Open Source Shakespeare, Richard II, 3.3.1785-1817

The passage from Richard II 3.3 above, taken from the Open Source Shakespeare, is statistically speaking particularly illustrative of some of the things that Shakespeare does when he writes History plays.  While it is tempting to go straight to Docuscope and the statistics, it is better to post the passage without any markup, since we don’t want to prejudge what is going on in the language here.  So, we read the passage.

One of the things I have been saying about working with statistics and texts is that statistics can tell you that there is a pattern, but only a human being can tell you what that pattern is.  The what/that distinction is crucial if we want to be precise about the division of labor that occurs in this kind of work.  It is easy to think that statistics have “found” something from out of nowhere in the text, when what is really going on is that they have found “something,” and this something is a reflection of prior decisions we have made about what is worth counting.  Perhaps it will become clearer as postings on this blog continue why this distinction is important.  For now I’ll try to be as accurate as we can about why this is “History writing:” this is a piece of History because a certain class of words that Docuscope counts are more abundantly present here than in plays of other genres.  Now let’s go to the same passage as marked up by Docuscope. (Click on the image to get a good look.)

Docuscope Screen Shot, Moby Richard II 3.3

The underlined words here and in other passages of Richard II are the ones that are responsible for “driving” this and other history plays to the right hand side of the scatterplot from the previous post.  These words all belong to a cluster called “Description” in Docuscope’s taxonomy, one that contains various subcategories that are not visible to us at this level of the analysis.  (Short story why: with only 36 plays to look at, we need for statistical reasons to be looking for fewer classes of things-to-count than items-in-which-to-count-them.  In statistics-speak: we can’t have the number of variables exceed the number of observations.)  What kind of words does Docuscope count as “Description?” The best answer is: “the words that are underlined in yellow here.”  Jonathan Hope and I have tried to remain agnostic about the explanatory power of the names that have been given to Docuscope’s categories and just look at what the words, as a collection, are doing on the page.
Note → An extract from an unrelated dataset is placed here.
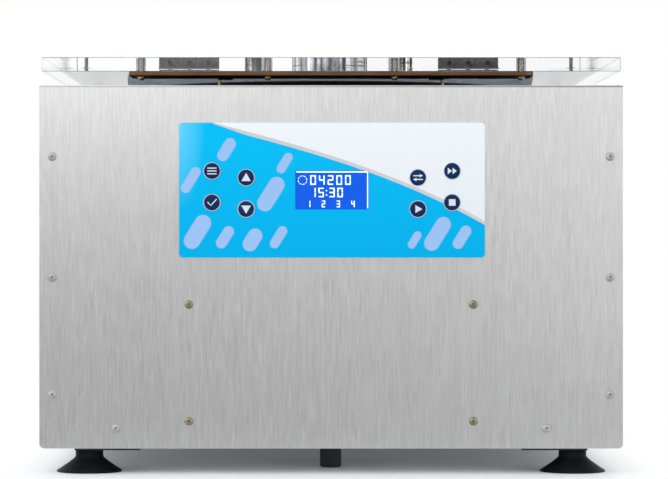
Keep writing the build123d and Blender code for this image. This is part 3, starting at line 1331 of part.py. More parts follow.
def make_fan_frame():
    """Square fan frame with a round duct, three spokes and a motor cup with its pin."""
    cup_back = FAN_FRONT_Y + FAN_HUB_T
    frame = pad_y(0, 0, FAN_SIZE, FAN_SIZE, FAN_FRONT_Y, FAN_BACK_Y)
    frame -= rod_y(0, 0, FAN_FRONT_Y, FAN_BACK_Y, FAN_BORE_R)
    frame += rod_y(0, 0, FAN_FRONT_Y, cup_back, FAN_HUB_R)
    half_w = FAN_SPOKE_W / 2
    for k in range(3):
        spoke = block(
            0, FAN_BORE_R + FAN_SPOKE_ROOT, FAN_FRONT_Y, FAN_FRONT_Y + FAN_SPOKE_T, -half_w, half_w
        )
        frame += Rot(0, 120 * k + 30, 0) * spoke
    frame += rod_y(0, 0, cup_back, cup_back + FAN_PIN_L, FAN_PIN_R)
    return Pos(FAN_X, 0, FAN_Z) * frame


def make_fan_impeller():
    """Fan wheel: a hub with pitched blades on the frame's pin."""
    back = FAN_BACK_Y - FAN_END_GAP
    front = FAN_FRONT_Y + FAN_HUB_T + FAN_WHEEL_GAP
    tip = FAN_BORE_R - FAN_TIP_GAP
    root = FAN_HUB_R - FAN_SPOKE_ROOT
    wheel = rod_y(0, 0, front, back, FAN_HUB_R)
    blade = Rot(FAN_BLADE_TURN, 0, 0) * Box(tip - root, FAN_BLADE_T, FAN_BLADE_W)
    blade = Pos((root + tip) / 2, (front + back) / 2, 0) * blade
    for k in range(FAN_BLADES):
        wheel += Rot(0, 360 / FAN_BLADES * k, 0) * blade
    wheel = wheel & rod_y(0, 0, front, back, tip)
    wheel -= rod_y(0, 0, front, FAN_FRONT_Y + FAN_HUB_T + FAN_PIN_L + FAN_WHEEL_GAP, FAN_PIN_R + SHAFT_CLEAR)
    return Pos(FAN_X, 0, FAN_Z) * wheel


PIECES = {
    "body_shell": make_body_shell,
    "front_panel": make_front_panel,
    "rear_panel": make_rear_panel,
    "top_deck": make_top_deck,
    "feet": make_feet,
    "foot_studs": make_foot_studs,
    "panel_screws": make_panel_screws,
    "drive_screws": make_drive_screws,
    "control_overlay": make_control_overlay,
    "display_window": make_display_window,
    "display_module": make_display_module,
    "control_board": make_control_board,
    "drive_heatsink": make_drive_heatsink,
    "drive_board": make_drive_board,
    "chamber_bowl": make_chamber_bowl,
    "chamber_gasket": make_chamber_gasket,
    "guard_ring": make_guard_ring,
    "shaft_boot": make_shaft_boot,
    "rubber_mounts": make_rubber_mounts,
    "motor_frame": make_motor_frame,
    "motor_housing": make_motor_housing,
    "motor_end_bell": make_motor_end_bell,
    "motor_bearings": make_motor_bearings,
    "motor_shaft": make_motor_shaft,
    "motor_armature": make_motor_armature,
    "rotor_head": make_rotor_head,
    "trunnion_pins": make_trunnion_pins,
    "rotor_knob": make_rotor_knob,
    "lid_panel": make_lid_panel,
    "latch_bar": make_latch_bar,
    "latch_hooks": make_latch_hooks,
    "lid_bolts": make_lid_bolts,
    "lid_front_plate": make_lid_front_plate,
    "lid_port": make_lid_port,
    "lid_bumpers": make_lid_bumpers,
    "lid_screws": make_lid_screws,
    "lid_hinge_leaves": make_lid_hinge_leaves,
    "deck_hinge_leaves": make_deck_hinge_leaves,
    "hinge_pins": make_hinge_pins,
    "stay_bases": make_stay_bases,
    "stay_arms": make_stay_arms,
    "lock_guides": make_lock_guides,
    "lock_bar": make_lock_bar,
    "lock_solenoid": make_lock_solenoid,
    "power_module": make_power_module,
    "power_rocker": make_power_rocker,
    "fan_frame": make_fan_frame,
    "fan_impeller": make_fan_impeller,
}
BUCKET_TURNS = {"bucket_right": 0, "bucket_rear": 90, "bucket_left": 180, "bucket_front": 270}

os.makedirs("parts", exist_ok=True)
for name, make in PIECES.items():
    export_step(make(), f"parts/{name}.step")
for name, turn_deg in BUCKET_TURNS.items():
    export_step(make_bucket(turn_deg), f"parts/{name}.step")
for name, (key_x, key_z) in KEYS.items():
    export_step(make_key(key_x, key_z), f"parts/{name}.step")
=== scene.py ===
"""Looks of a benchtop centrifuge: finishes on the frame's nodes, and detailed pieces round them."""

import math

import bmesh
import bpy
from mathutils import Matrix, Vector


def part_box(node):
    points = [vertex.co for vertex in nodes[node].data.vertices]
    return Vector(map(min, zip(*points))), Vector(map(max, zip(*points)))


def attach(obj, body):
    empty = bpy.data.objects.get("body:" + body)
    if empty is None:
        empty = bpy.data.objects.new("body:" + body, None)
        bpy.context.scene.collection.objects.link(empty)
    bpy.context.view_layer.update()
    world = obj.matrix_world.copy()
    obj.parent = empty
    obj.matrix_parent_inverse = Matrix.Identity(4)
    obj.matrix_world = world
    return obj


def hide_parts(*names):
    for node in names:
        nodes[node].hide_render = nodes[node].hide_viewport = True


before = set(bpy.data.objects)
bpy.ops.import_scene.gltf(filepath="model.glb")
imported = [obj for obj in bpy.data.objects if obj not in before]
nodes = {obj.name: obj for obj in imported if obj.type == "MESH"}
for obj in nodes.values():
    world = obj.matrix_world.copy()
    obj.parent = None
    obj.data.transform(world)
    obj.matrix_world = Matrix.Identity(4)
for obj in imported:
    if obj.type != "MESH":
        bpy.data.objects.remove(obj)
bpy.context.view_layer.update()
MM = 0.001

# Places read from the frame, in metres
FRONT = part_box("front_panel")[0].y
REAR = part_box("rear_panel")[1].y
BAR_LOW, BAR_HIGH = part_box("latch_bar")
FILM_LOW, FILM_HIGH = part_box("control_overlay")
WINDOW_LOW, WINDOW_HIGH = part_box("display_window")
GASKET_LOW, GASKET_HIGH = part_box("chamber_gasket")
CHAMBER = (GASKET_LOW + GASKET_HIGH) / 2
FILM = FILM_LOW.y


# Node helpers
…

But you can begin to guess what the rationale cluster is here: they are words that describe the properties of objects (“little,” “small”), objects themselves (“dish,” “wood”), spatial relations (“buried in the”), and verbs showing changes of physical state (“sighs,” “lodge”).  Notice that some strings here are contiguous word seqments, such as “buried in the.”  Docuscope can count strings from 1-10 words in length, and counts 200 million of them, classifying them into up to 101 categories at its finest level of resolution.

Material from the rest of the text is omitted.